**** SUPPLIED DATA ****

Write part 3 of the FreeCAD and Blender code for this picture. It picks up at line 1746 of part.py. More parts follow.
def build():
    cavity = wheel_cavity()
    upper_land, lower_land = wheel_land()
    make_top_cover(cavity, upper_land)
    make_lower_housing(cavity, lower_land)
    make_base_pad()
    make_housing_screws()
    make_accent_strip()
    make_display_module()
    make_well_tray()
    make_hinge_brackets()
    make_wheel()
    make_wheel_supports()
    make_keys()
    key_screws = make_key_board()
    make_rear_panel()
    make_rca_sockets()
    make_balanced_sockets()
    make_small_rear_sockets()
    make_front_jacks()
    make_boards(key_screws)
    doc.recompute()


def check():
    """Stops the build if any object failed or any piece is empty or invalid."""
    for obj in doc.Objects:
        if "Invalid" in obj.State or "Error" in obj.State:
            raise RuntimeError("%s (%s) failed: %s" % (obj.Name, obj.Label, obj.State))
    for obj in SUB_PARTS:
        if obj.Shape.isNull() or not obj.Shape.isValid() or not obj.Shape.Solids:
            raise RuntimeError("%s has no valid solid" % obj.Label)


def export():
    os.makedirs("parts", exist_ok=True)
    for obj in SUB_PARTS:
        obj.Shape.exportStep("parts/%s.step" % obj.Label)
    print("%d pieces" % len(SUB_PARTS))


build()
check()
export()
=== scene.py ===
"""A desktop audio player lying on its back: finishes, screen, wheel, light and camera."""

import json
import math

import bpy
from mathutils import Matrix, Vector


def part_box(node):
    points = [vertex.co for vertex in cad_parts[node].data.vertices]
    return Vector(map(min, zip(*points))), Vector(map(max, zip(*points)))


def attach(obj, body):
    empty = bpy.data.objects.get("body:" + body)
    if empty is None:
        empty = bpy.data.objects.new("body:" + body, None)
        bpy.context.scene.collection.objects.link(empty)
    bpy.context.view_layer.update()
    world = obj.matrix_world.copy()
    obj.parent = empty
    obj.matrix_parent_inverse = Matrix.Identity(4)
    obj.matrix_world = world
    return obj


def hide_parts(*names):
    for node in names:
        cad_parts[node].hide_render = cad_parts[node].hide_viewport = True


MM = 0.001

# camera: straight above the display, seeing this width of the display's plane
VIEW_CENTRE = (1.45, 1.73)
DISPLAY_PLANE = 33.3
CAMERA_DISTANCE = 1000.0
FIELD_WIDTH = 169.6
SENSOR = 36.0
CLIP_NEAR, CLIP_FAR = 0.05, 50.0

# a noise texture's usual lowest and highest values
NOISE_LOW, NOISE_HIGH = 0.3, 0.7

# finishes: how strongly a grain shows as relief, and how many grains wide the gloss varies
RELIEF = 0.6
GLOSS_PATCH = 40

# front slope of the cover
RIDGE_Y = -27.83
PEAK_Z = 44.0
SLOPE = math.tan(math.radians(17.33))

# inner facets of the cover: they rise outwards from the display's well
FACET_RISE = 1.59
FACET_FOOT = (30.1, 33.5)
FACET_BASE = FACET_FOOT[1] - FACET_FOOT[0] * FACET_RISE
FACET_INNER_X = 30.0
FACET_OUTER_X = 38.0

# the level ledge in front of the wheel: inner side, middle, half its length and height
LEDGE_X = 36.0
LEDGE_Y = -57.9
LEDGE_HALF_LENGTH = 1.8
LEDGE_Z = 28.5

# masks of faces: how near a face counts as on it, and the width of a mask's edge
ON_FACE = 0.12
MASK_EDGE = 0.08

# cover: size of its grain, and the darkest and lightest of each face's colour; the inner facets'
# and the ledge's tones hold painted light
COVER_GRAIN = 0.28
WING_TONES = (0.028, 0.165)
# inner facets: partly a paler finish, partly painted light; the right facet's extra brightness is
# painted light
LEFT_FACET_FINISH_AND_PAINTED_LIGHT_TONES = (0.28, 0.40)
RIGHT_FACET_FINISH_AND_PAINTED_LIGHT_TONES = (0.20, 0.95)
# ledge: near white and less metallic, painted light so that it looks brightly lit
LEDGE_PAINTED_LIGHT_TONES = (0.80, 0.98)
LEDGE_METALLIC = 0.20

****

§ SET PROBLEM
The line containing "make_boards(key_screws)" opens the part, and the line containing "obj.matrix_world = world" closes it. Output that part exactly, with both, and only that.

§ THE REPLY
    make_boards(key_screws)
    doc.recompute()


def check():
    """Stops the build if any object failed or any piece is empty or invalid."""
    for obj in doc.Objects:
        if "Invalid" in obj.State or "Error" in obj.State:
            raise RuntimeError("%s (%s) failed: %s" % (obj.Name, obj.Label, obj.State))
    for obj in SUB_PARTS:
        if obj.Shape.isNull() or not obj.Shape.isValid() or not obj.Shape.Solids:
            raise RuntimeError("%s has no valid solid" % obj.Label)


def export():
    os.makedirs("parts", exist_ok=True)
    for obj in SUB_PARTS:
        obj.Shape.exportStep("parts/%s.step" % obj.Label)
    print("%d pieces" % len(SUB_PARTS))


build()
check()
export()
=== scene.py ===
"""A desktop audio player lying on its back: finishes, screen, wheel, light and camera."""

import json
import math

import bpy
from mathutils import Matrix, Vector


def part_box(node):
    points = [vertex.co for vertex in cad_parts[node].data.vertices]
    return Vector(map(min, zip(*points))), Vector(map(max, zip(*points)))


def attach(obj, body):
    empty = bpy.data.objects.get("body:" + body)
    if empty is None:
        empty = bpy.data.objects.new("body:" + body, None)
        bpy.context.scene.collection.objects.link(empty)
    bpy.context.view_layer.update()
    world = obj.matrix_world.copy()
    obj.parent = empty
    obj.matrix_parent_inverse = Matrix.Identity(4)
    obj.matrix_world = world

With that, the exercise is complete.